The Lines that We'll Draw Begin and Don't Stop

I'm living in the land of nostalgia. Where everyone surrounding me is from this place, where fellow teachers swoon at the magic of Homecoming and memories of dancing in the gym with their sweetheart. And my students are half my age, and I can remember only a handful of my own teachers' names, with vague notions of what happened on prom night, graduation night. Fleeting images of notes exchanged in halls, quotes written on desks, drives in cars, looking at the stars through someone's moon roof. Certainly not conversations and barely even the boys I kissed, whether I kissed them at all. I am far enough removed that I can't even guess which students I would have been friends with.

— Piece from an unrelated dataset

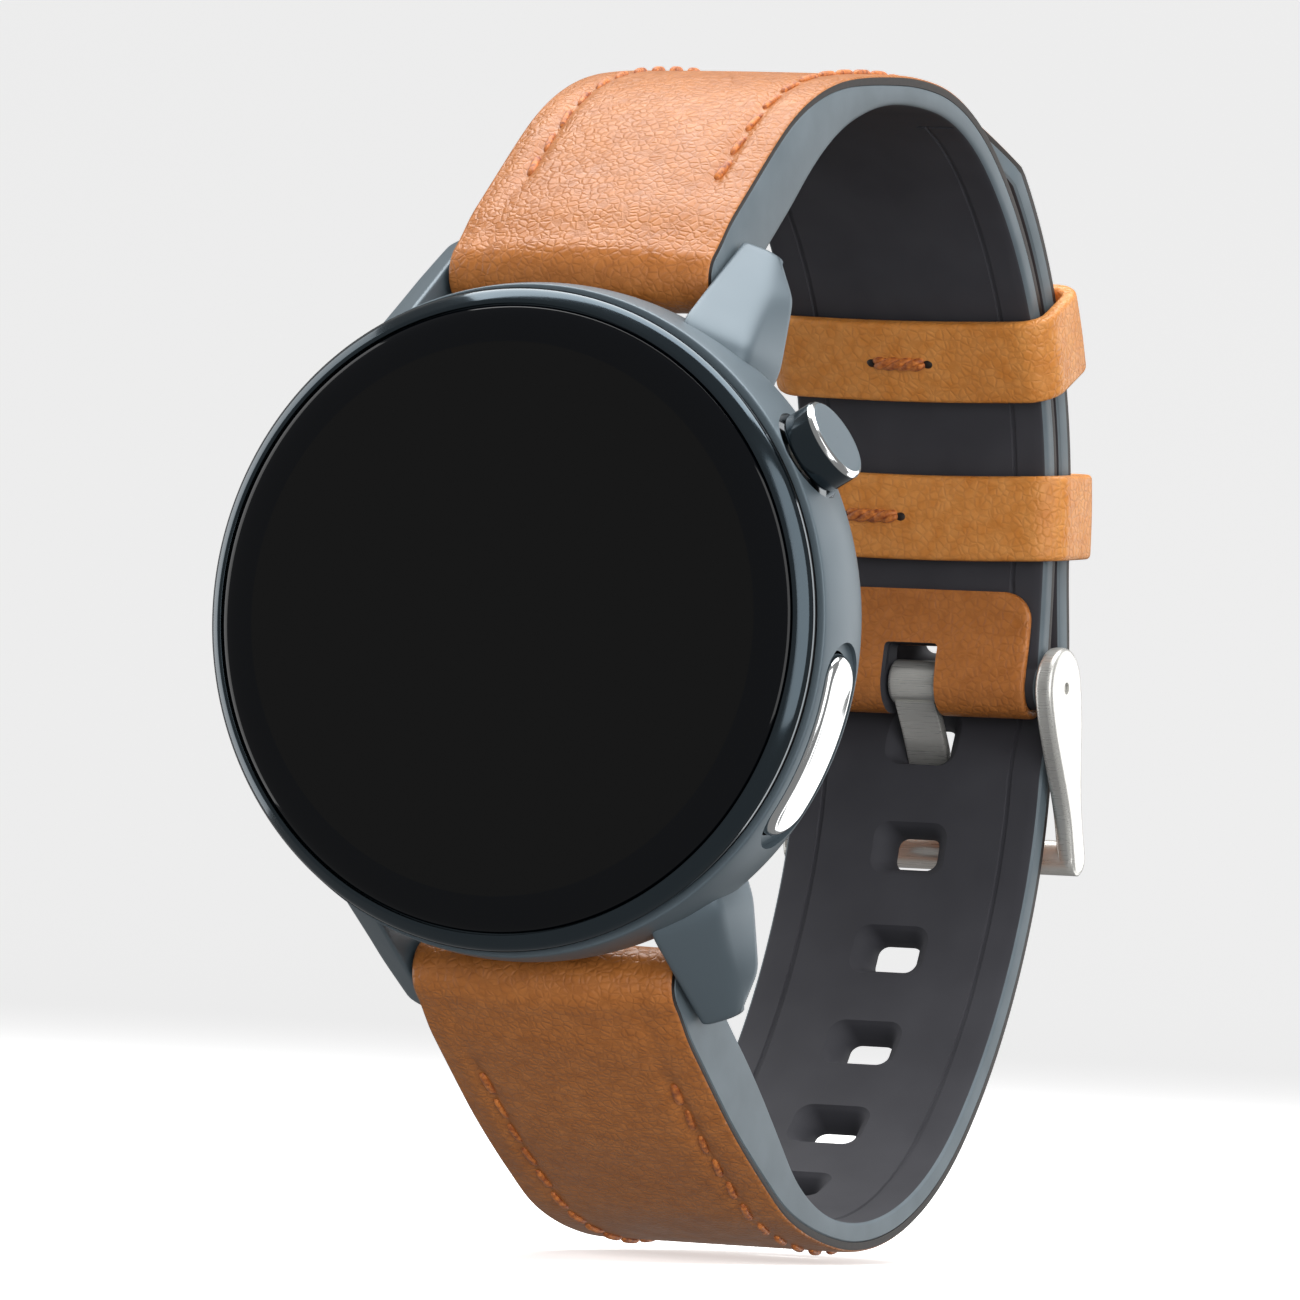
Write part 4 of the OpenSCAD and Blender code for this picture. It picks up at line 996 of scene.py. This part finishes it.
# The arm's outline: a round boss that narrows to the crossbar, its width eased along its length
def armOutline():
    reach = np.array(buckle["reach"])
    length = np.linalg.norm(reach)
    d = reach / length
    n = np.array([-d[1], d[0]])
    t = np.linspace(0, 1, 30)
    half = buckle["cross"] + (buckle["boss"] - buckle["cross"]) * (1 - ease(np.clip((t - 0.02) / 0.8, 0, 1)))
    side = np.stack([t * length, half], -1)
    cap = np.linspace(-np.pi / 2, -3 * np.pi / 2, 21)[1:-1]
    boss = np.stack([buckle["boss"] * np.cos(cap), buckle["boss"] * np.sin(cap)], -1)
    foot = np.linspace(np.pi / 2, -np.pi / 2, 15)[1:-1]
    end = np.stack([length + buckle["cross"] * np.cos(foot), buckle["cross"] * np.sin(foot)], -1)
    flatLoop = np.vstack([side, end, side[::-1] * [1, -1], boss])
    return buckleBar + flatLoop[:, :1] * d + flatLoop[:, 1:] * n


# Two plates on the arm's outline, each with a round hole for the bar, and a round rod between them
def makeBuckle():
    made = []
    inner = backHalf + buckle["gap"]
    count = buckle["sides"]
    turn = np.linspace(0, 2 * np.pi, count, endpoint=False)
    circle = np.stack([np.cos(turn), np.sin(turn)], -1)
    pinX = np.broadcast_to(np.array([-14.0, 14.0])[:, None, None], (2, count, 1))  # past both arms
    pinWall = np.broadcast_to(buckleBar + buckle["pin"] * circle, (2, count, 2))
    pinCutter = skin("pinCutter", np.concatenate([pinX, pinWall], -1), [steel])
    loop, height = plateRows(armOutline(), buckle["arm"], buckle["rim"])
    for side in (-1, 1):
        grid = np.concatenate([side * (inner + height)[..., None], loop], -1)
        made.append(cut(skin(f"arm{side}", grid, [steel], sharp=60), pinCutter, 60))
    bpy.data.objects.remove(pinCutter)
    end = inner + buckle["arm"] - 0.1
    x = np.concatenate([[-end], np.linspace(0.1 - end, end - 0.1, 41), [end]])
    r = np.where(np.abs(x) > end - 0.05, 0.9, 1.0) * buckle["cross"]
    rod = buckleBar + np.array(buckle["reach"]) + r[:, None, None] * circle
    rodX = np.broadcast_to(x[:, None, None], (len(x), count, 1))
    made.append(skin("crossbar", np.concatenate([rodX, rod], -1), [steel], sharp=60))
    return joined("buckleFrame", made)


place(makeBuckle(), "buckle", "steel", "buckle_frame")

# The blade's start, bend and tip are measured from the bar
tongue = {"loopHalf": 1.95, "bladeHalf": 1.62, "loopOut": 1.65, "loopIn": 0.95, "thick": 0.85,
          "start": (-0.6, -1.2), "bend": (3.4, -5.95), "tip": (6.4, -13.15)}


# The loop is a short rounded tube on the bar; the blade is a flat strip along a smooth curve
def makeTongue():
    ring = softened([(tongue["loopIn"], -tongue["loopHalf"], 0.1), (tongue["loopOut"], -tongue["loopHalf"], 0.3),
                     (tongue["loopOut"], tongue["loopHalf"], 0.3), (tongue["loopIn"], tongue["loopHalf"], 0.1)])
    barAxes = ((0, buckleBar[0], buckleBar[1]), (1, 0, 0), (0, 1, 0), (0, 0, 1))
    loop = turned("tongueLoop", ring, [steel], barAxes, 64, sharp=60)
    start, bend, tip = (buckleBar + np.array(tongue[key]) for key in ("start", "bend", "tip"))
    path = np.vstack([start[None], curve(start, start + (bend - start) * 0.75, bend + (tip - bend) * 0.22, tip, 36)])
    d = np.gradient(path, axis=0)
    d /= np.linalg.norm(d, axis=1)[:, None]
    n = np.stack([-d[:, 1], d[:, 0]], -1)
    t = np.linspace(0, 1, len(path))
    thick = tongue["thick"] * np.clip(np.sqrt(np.clip((1.003 - t) * 30, 0, 1)), 0.1, 1)
    half = tongue["bladeHalf"] * np.sqrt(np.clip(1.03 - np.clip((t - 0.86) / 0.14, 0, 1) ** 3, 0.2, 1))
    section = softened([(1, -1, 0.2), (1, 1, 0.2), (-1, 1, 0.2), (-1, -1, 0.2)])
    x = half[:, None] * section[None, :, 0]
    h = thick[:, None] / 2 * section[None, :, 1]
    yz = path[:, None] + n[:, None] * h[..., None]
    blade = skin("tongueBlade", np.concatenate([x[..., None], yz], -1), [steel], sharp=50)
    return joined("buckleTongue", [loop, blade])


place(makeTongue(), "tongue", "steel", "buckle_tongue")
print("buckle made")


# Metres, apart from the drop of the floor below the strap, which is in millimetres
stage = {"drop": 0.4, "back": 2.2, "front": -2.4, "side": 2.6, "high": 2.4, "bend": 0.6}
floorLevel = cadBox[0].z - stage["drop"] * mm


# A floor that curves up into a backdrop: their join is a quarter circle with the radius bend
def makeStage():
    turn = np.linspace(0, np.pi / 2, 16)
    curved = stage["back"] - stage["bend"] * (1 - np.sin(turn))
    y = np.concatenate([[stage["front"]], curved, [stage["back"]]])
    z = floorLevel + np.concatenate([[0], stage["bend"] * (1 - np.cos(turn)), [stage["high"]]])
    x = np.array([-stage["side"], stage["side"]])
    points = np.stack([np.broadcast_to(x[None], (len(y), 2)), np.broadcast_to(y[:, None], (len(y), 2)),
                       np.broadcast_to(z[:, None], (len(y), 2))], -1).reshape(-1, 3)
    k = np.arange(len(y) - 1) * 2
    mesh = bpy.data.meshes.new("backdrop")
    mesh.from_pydata(points.tolist(), [], np.stack([k, k + 1, k + 3, k + 2], -1).tolist())
    mesh.shade_smooth()
    glow = {"Emission_Color": (1, 1, 1, 1), "Emission_Strength": 0.55}
    mesh.materials.append(newMaterial("paperBackdrop", "#FFFFFF", 0.9, **glow)[0])  # matt white paper, evenly lit
    backdrop = bpy.data.objects.new("backdrop", mesh)
    bpy.context.scene.collection.objects.link(backdrop)
    backdrop.visible_diffuse = False
    backdrop.visible_glossy = False


def addLight(name, spot, aim, size, power):
    data = bpy.data.lights.new(name, "AREA")
    data.shape = "RECTANGLE"
    data.size, data.size_y = size
    data.energy = power
    made = bpy.data.objects.new(name, data)
    bpy.context.scene.collection.objects.link(made)
    made.location = spot
    direction = np.array(aim) - np.array(spot)
    made.rotation_euler = Vector(direction).to_track_quat("-Z", "Y").to_euler()
    return made


# Each light's place and the spot it aims at in metres, its width and height in metres, its power in watts
lights = {
    "top": ((0.0, 0.16, 0.62), (0, 0.02, 0), (0.9, 0.6), 8.5),
    "right": ((0.62, -0.25, 0.12), (0, 0.02, 0), (0.45, 0.8), 2.5),
    "left": ((-0.65, 0.0, 0.1), (0, 0.02, 0), (0.45, 0.8), 2.0),
    "front": ((0.36, -0.82, 0.0), (0, 0.0, 0), (0.9, 0.7), 6.0),
    "rear": ((0.42, 0.80, -0.05), (0, 0.02, 0), (0.6, 1.1), 4.0),
}
makeStage()
for name, values in lights.items():
    lamp = addLight(name, *values)
    lamp.visible_glossy = name != "front"  # the front fill leaves no reflection in the glass
world = bpy.data.worlds.new("studio")
world.use_nodes = True
world.node_tree.nodes["Background"].inputs[0].default_value = (1, 1, 1, 1)
world.node_tree.nodes["Background"].inputs[1].default_value = 0.26
bpy.context.scene.world = world
bpy.context.scene.view_settings.view_transform = "Standard"
bpy.context.scene.view_settings.look = "None"

# Millimetres and degrees; viewWide is what the picture takes in across at the target's distance,
# and the shift is the part of that width by which the target sits off the middle
camera = {"target": (0, -10.5, 0), "azimuth": 25.5, "elevation": -1.5, "roll": 3.0, "distance": 800.0,
          "viewWide": 89.4085, "shift": (0.110769, -0.023846)}


def makeCamera():
    az, el, roll = (math.radians(camera[k]) for k in ("azimuth", "elevation", "roll"))
    back = Vector((math.sin(az) * math.cos(el), -math.cos(az) * math.cos(el), math.sin(el)))
    right = Vector((math.cos(az), math.sin(az), 0))
    up = back.cross(right)
    turnedRight = right * math.cos(roll) + up * math.sin(roll)
    turnedUp = up * math.cos(roll) - right * math.sin(roll)
    spot = (Vector(camera["target"]) + back * camera["distance"]) * mm
    data = bpy.data.cameras.new("camera")
    data.sensor_width = 36
    data.lens = camera["distance"] / camera["viewWide"] * data.sensor_width
    data.shift_x, data.shift_y = camera["shift"]
    data.clip_start = 0.05
    data.clip_end = 20
    made = bpy.data.objects.new("camera", data)
    bpy.context.scene.collection.objects.link(made)
    made.matrix_world = Matrix.Translation(spot) @ Matrix((turnedRight, turnedUp, back)).transposed().to_4x4()
    bpy.context.scene.camera = made


makeCamera()
print("stage made")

Last night, the Homecoming game. 20 minutes late, the sun setting, I park in a field next to other cars off a neighborhood street snaking around a lake, the towering trees and breeze moving through Spanish moss. In line along the khaki-painted concrete, women with large earrings, blonde-highlighted hair, twinsets, wedges, tan skins, exclamations again and again when they run into their old crew. Families carrying those vinyl stadium seat cushions in orange and black. Students selling Mardi Gras beads to benefit the science club. I'm surprised by how quiet it all is, the difference between this little field and the crowds of 100,000 at the only football games I've been to in the last 14 years. My Dixie-flag student high fives me when I walk by. You finally made it! The photo student who asked me to come to the game to see her on the Homecoming Court yells my name from the stands and says You came!!! It is strange being in this place and realizing how much it means to them. But it means something to me too. Third quarter and I help pass out flavored waters to the band--my students apparently half of them.

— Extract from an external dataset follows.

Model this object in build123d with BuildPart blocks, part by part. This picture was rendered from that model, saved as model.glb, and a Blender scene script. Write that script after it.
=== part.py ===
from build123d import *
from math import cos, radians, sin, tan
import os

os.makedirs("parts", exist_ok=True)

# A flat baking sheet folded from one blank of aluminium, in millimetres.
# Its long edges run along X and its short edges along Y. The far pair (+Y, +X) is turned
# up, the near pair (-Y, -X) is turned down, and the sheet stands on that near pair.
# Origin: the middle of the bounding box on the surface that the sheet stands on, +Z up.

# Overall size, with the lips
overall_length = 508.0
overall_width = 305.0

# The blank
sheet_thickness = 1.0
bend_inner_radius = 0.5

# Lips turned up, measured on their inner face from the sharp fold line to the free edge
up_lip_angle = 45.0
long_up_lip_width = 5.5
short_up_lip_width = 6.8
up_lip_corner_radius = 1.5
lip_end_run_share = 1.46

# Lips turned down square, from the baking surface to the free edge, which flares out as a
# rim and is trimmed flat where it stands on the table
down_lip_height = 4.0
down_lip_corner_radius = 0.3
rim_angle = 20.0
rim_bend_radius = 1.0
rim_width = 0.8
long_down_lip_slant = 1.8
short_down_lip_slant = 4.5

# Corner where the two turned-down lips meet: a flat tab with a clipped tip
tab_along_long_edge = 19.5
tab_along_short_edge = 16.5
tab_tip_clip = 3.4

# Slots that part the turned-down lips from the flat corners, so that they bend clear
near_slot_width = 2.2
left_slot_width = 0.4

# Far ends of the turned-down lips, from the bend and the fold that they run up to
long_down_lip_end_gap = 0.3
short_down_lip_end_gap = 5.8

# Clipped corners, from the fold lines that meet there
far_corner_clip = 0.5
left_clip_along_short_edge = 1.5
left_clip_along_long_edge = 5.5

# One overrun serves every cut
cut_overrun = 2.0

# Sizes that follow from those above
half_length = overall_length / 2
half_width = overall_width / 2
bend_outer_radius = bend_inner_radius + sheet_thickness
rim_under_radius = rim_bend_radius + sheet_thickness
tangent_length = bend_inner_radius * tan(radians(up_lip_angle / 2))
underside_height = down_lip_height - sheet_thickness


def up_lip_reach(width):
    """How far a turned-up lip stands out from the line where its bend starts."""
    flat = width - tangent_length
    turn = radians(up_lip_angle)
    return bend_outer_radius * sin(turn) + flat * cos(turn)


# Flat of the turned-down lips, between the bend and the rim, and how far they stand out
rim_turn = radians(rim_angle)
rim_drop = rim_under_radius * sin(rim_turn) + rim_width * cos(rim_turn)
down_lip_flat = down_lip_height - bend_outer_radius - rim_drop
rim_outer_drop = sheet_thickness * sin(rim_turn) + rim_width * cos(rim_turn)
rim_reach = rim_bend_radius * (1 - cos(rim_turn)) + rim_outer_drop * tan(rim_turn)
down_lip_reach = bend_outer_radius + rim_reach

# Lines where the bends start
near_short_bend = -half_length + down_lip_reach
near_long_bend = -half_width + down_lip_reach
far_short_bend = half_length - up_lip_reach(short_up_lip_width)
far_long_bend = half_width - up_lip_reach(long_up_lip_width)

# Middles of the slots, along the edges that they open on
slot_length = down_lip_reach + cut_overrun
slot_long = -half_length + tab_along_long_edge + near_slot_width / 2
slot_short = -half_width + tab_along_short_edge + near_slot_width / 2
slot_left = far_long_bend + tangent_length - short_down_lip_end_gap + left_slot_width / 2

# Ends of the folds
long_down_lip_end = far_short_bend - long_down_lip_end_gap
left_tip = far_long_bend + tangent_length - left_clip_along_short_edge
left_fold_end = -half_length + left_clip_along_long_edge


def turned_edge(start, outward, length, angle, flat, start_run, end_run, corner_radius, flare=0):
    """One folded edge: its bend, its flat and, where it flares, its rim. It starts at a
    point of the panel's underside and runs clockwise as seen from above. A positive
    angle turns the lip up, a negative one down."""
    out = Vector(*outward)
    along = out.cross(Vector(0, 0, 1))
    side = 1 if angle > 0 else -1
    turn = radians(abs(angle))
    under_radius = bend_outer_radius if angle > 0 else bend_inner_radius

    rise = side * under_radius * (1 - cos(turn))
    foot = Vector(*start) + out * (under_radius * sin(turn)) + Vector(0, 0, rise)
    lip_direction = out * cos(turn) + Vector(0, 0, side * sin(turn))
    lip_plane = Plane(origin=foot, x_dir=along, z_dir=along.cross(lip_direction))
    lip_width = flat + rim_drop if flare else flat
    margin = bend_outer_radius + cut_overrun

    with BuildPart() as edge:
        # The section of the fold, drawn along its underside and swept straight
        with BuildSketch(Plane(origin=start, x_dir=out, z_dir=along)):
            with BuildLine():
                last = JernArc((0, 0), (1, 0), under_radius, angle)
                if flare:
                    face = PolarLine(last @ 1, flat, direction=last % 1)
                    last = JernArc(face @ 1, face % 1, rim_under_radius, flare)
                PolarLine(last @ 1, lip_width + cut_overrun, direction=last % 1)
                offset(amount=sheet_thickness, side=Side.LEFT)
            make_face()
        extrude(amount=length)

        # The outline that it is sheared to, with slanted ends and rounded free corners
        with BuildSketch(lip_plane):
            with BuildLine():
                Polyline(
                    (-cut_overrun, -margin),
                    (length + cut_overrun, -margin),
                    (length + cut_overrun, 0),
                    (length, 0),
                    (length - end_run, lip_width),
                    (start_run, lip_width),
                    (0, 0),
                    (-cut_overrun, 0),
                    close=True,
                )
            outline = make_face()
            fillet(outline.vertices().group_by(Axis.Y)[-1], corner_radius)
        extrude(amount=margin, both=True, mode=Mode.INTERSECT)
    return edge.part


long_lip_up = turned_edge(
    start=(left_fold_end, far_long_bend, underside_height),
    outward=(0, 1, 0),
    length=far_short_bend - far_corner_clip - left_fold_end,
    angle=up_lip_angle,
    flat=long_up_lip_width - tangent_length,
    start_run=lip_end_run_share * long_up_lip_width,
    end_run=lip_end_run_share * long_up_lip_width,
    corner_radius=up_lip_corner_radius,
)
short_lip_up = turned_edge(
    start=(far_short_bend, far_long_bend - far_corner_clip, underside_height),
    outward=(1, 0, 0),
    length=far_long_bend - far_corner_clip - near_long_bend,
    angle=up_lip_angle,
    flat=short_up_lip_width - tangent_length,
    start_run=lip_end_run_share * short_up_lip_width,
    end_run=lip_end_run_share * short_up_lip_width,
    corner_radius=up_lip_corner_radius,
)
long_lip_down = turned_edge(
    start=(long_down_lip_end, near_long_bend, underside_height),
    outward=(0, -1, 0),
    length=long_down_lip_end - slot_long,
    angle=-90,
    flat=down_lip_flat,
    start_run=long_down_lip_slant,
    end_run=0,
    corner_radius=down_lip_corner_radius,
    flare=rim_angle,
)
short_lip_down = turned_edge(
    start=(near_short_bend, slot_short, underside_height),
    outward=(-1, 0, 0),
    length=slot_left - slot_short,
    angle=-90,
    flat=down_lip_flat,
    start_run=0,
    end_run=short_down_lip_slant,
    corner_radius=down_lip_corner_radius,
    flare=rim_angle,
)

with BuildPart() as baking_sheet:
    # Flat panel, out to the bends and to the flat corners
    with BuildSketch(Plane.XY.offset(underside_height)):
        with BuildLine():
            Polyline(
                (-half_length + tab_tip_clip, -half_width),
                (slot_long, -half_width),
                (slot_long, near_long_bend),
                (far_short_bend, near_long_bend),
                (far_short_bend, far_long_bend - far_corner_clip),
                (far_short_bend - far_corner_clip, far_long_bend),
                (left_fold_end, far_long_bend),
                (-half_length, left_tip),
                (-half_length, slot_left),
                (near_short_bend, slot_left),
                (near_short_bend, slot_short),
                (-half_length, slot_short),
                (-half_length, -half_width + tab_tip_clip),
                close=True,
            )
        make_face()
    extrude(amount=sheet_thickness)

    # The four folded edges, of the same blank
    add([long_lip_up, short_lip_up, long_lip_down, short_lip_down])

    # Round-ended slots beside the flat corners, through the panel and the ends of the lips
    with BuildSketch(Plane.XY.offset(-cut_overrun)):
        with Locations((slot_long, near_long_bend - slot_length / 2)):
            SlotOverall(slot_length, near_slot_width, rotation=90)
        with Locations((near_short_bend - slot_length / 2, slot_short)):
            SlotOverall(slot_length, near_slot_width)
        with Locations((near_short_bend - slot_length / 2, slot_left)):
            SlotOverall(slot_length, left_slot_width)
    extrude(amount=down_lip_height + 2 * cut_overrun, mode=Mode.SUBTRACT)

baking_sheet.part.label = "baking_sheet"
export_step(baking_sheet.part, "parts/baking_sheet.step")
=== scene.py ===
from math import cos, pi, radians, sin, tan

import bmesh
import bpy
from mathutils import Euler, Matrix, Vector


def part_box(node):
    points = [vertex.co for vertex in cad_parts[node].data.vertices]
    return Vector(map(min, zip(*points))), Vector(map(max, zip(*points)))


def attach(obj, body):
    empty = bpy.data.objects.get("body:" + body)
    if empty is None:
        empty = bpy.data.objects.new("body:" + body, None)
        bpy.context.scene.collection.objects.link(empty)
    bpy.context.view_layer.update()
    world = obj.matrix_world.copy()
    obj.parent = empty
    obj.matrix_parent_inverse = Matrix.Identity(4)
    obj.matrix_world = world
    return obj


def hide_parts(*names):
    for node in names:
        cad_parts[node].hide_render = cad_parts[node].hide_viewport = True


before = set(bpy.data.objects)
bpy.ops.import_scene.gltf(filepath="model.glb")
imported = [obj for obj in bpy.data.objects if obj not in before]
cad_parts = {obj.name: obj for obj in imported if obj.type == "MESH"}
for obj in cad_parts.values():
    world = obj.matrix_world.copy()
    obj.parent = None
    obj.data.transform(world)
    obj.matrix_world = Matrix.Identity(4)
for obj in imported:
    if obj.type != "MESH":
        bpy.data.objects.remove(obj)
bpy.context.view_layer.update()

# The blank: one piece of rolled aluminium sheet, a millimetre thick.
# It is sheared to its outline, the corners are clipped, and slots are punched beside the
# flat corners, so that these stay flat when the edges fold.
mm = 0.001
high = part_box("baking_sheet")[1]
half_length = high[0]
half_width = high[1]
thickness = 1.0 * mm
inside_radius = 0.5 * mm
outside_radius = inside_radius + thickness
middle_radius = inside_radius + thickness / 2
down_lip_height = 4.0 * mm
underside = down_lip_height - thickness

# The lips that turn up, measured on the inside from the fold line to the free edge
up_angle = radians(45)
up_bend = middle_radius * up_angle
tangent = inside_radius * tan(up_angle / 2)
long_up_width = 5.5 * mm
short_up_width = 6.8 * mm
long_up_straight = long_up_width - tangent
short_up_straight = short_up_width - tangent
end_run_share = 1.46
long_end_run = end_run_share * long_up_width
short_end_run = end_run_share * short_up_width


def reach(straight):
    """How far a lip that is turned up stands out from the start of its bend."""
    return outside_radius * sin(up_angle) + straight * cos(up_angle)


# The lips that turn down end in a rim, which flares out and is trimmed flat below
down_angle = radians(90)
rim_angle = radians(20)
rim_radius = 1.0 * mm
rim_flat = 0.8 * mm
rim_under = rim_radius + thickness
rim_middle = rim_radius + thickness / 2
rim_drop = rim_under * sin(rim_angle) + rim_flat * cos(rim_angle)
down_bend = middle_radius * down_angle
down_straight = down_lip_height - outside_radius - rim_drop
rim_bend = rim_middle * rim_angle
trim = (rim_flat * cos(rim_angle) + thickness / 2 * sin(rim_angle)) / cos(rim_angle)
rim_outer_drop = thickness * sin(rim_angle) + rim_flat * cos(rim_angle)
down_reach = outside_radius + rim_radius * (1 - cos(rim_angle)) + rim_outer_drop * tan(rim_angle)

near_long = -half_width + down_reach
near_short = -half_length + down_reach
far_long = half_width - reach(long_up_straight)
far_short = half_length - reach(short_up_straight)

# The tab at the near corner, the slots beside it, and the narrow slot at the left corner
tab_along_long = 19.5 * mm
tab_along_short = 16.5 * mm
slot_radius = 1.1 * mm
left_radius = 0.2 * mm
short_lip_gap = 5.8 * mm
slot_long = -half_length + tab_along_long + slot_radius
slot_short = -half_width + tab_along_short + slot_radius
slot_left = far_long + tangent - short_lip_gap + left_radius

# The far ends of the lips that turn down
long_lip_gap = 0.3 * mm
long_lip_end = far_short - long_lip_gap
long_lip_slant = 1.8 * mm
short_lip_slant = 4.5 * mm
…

Even here on this brisk night, I am thinking of Hunter, the kid I unwittingly got suspended hours earlier for refusing to give up his cell phone to me when I caught him texting in class. When he came back from the office with the slip, I tried not to show how upset I was. And still, despite his frustration, he volunteered to read aloud. But after class, I asked him to stay and I told him that I wanted him here. That it was important to me that he be in class, but that it was difficult when he gets so distracted. And he said, I know, but it's hard. I want to be here too. And he seemed to mean it. He was texting his boss, and he has a job--of course he has a job--and it's likely not just any high school job, but a job to help out his family. Because that's the reality of this place.

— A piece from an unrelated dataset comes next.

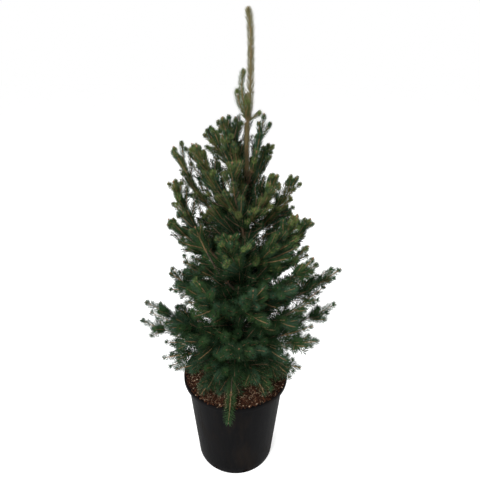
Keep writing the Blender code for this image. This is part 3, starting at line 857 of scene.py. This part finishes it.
# mulch: an uneven bed with bark chips and fibres strewn over it, a few of them on the rim
mulch = {
    "edge": soilHigh.z - 0.009,
    "crown": soilHigh.z,
    "crownWidth": 0.024,
    "shoulder": (0.070, soilHigh.z - 0.0015),
    "inside": soilHigh.x,
    "bottom": soilLow.z,
    "fit": 0.0003,              # clearance to the pot's wall
    "relief": 0.0030,
    "lumps": 95.0,              # scale of the lumps, and how much finer the crumbs on them are
    "crumbs": 2.3,
    "crumbShare": 0.35,
    "loose": 0.001,
    "ring": 0.0022,
    "turns": 150,
    "sharp": 50,
    "strewnDepth": 0.004,       # the chips lie no lower than this under the edge
    "spill": (0.1275, 0.1365),  # the chips on the rim lie between these radii
    "overRim": 0.0006,
    "rimTurns": 72,
    "trunkClear": 0.014,
}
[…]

I sit on the bleachers with one of my freshmen honors students, the most earnest girl, and I joke with her about the hoodie she's wearing, since earlier in the day we talked about the origin of hoodies and why we can't wear them in school, and who is privileged to get to wear hoodies without recourse in our society. And she says, I love that sometimes English is like debate, that we have these discussions about lots of different social things. And I show her on my phone the photo I took of her desk, the quote she had written in pencil, which she was sad to discover had been erased that morning. And she is so excited to see I took a picture of it, that it's on my instagram,  that I have an instagram: That's so cool! And we chat a little longer and I realize that she's come to the game alone, something I could never have done when I was 14, and I tell her so, that I wasn't that brave.

On my way down the bleachers, I see one of my photo students, and I check in on him. He's brought one of the school cameras to the game and I see the photos he's taken of his friend, the student on Homecoming Court. And he got The Shot. The moment of pure anticipation right before they announced Homecoming Queen. And she is beautiful but the moment is hard. Because she didn't get it. But he was there and he recorded it, and her reunion afterward with a graduated friend she wasn't expecting to see. Their embrace, their glee.

And I am so proud. And so tired. And so damn lucky to be here.